In the immediate aftermath of the entrepreneur’s statements, equities associated with his automotive and satellite enterprises witnessed heightened volatility on the Bombay Stock Exchange, with the Nifty‑50 index registering a modest contraction of approximately thirty‑one basis points, a movement attributed by market commentators to heightened uncertainty rather than fundamental valuation adjustments. Domestic rivals within the electric‑vehicle sector, including several home‑grown manufacturers, issued cautious communiqués emphasizing the continued robustness of Indian consumer demand while subtly signalling vigilance toward any policy shifts that might arise from the entrepreneur’s political alignment. The heightened sensitivity of market participants to ideological considerations underscores a broader structural vulnerability wherein emerging technologies, once evaluated primarily on technical merit, are now increasingly filtered through a prism of sociopolitical acceptability dictated by regulatory bodies and public opinion.

In response to the unfolding controversy, the Securities and Exchange Board of India released a formal reminder to listed entities, asserting that any material information pertaining to directors’ political affiliations, advocacy, or contributions ought to be disclosed in accordance with existing transparency provisions, albeit without delineating precise thresholds for materiality. Critics have pointed out that the regulator’s guidance remains perfunctory, offering no substantive framework for evaluating the impact of extremist viewpoints on corporate risk profiles, thereby leaving investors to navigate a nebulous terrain of conjecture and self‑regulation. Moreover, the absence of a clear statutory mandate obliging companies to quantify the financial ramifications of political extremism has sparked a debate within parliamentary committees regarding the necessity of amending the Companies Act to incorporate explicit disclosures of ideological risk factors.
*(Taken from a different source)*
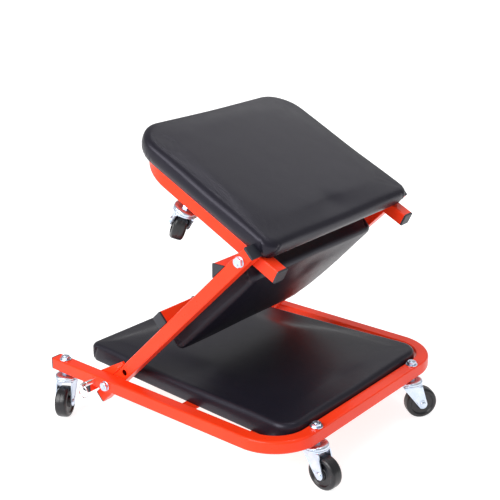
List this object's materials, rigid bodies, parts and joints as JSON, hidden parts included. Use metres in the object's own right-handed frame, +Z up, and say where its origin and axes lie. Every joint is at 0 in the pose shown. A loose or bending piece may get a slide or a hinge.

Potential subscribers to the proposed satellite broadband service have voiced apprehension that the entrepreneur’s antagonism toward governmental data‑security frameworks could translate into weaker safeguards for personal information, a concern amplified by India’s recent enactments of comprehensive data‑protection legislation. Consumer advocacy groups have consequently petitioned the Telecom Regulatory Authority of India to impose pre‑emptive conditions on any licensing arrangements, insisting that adherence to national cybersecurity standards be rendered a non‑negotiable prerequisite for market entry. Nevertheless, officials within the Ministry of Electronics and Information Technology have signalled a willingness to negotiate exemptions on the grounds of fostering foreign investment and technological innovation, thereby revealing an enduring tension between protectionist policy imperatives and liberalisationist aspirations.

If the present regulatory architecture permits corporations to eschew explicit disclosure of ideological alignments, does this not imperil the fiduciary duty owed to shareholders by obscuring a factor that may materially influence risk assessments and valuation adjustments? Should the Securities and Exchange Board of India contemplate instituting quantifiable thresholds for political risk disclosure, might such a measure reconcile investor demand for transparency with the delicate balance of preserving corporate autonomy and freedom of expression? In the event that consumer protection statutes remain silent on the nexus between political extremism and data‑security obligations, can regulators justifiably rely on voluntary corporate commitments without undermining the statutory purpose of safeguarding personal information? If legislative bodies were to amend the Companies Act to codify ideological risk as a material contingency, would this not engender a precedent whereby political affiliations become a de‑facto credit rating factor, thereby reshaping the very contours of corporate governance? Ultimately, does the episode not compel policymakers to interrogate whether the prevailing equilibrium between market freedom, political pluralism, and consumer safety can endure without substantive reform that explicitly integrates ideological considerations into the fabric of economic regulation?

Given that foreign enterprises wield considerable influence over domestic infrastructure projects, might the absence of a transparent mechanism for evaluating the societal repercussions of their political doctrines impede the state’s capacity to safeguard national strategic interests? If investors are left to infer the materiality of ideological factors through indirect market signals rather than through mandated disclosures, does this not contravene the principle of informed consent that underpins the legitimacy of capital market participation? Should the government elect to impose stricter licensing criteria on satellite communications providers predicated upon compliance with domestic political standards, might such an approach be perceived as a veiled instrument of censorship rather than a bona fide safeguard for public interest? In the broader context of India’s ambition to become a hub for advanced technology, does the tolerance of extremist ideological influences within high‑visibility enterprises risk eroding the credibility of the nation’s brand on the global stage? Consequently, might the convergence of corporate ambition, political extremism, and regulatory inertia compel Parliament to reexamine the adequacy of existing statutes, thereby ensuring that economic advancement does not proceed at the expense of democratic robustness and consumer trust?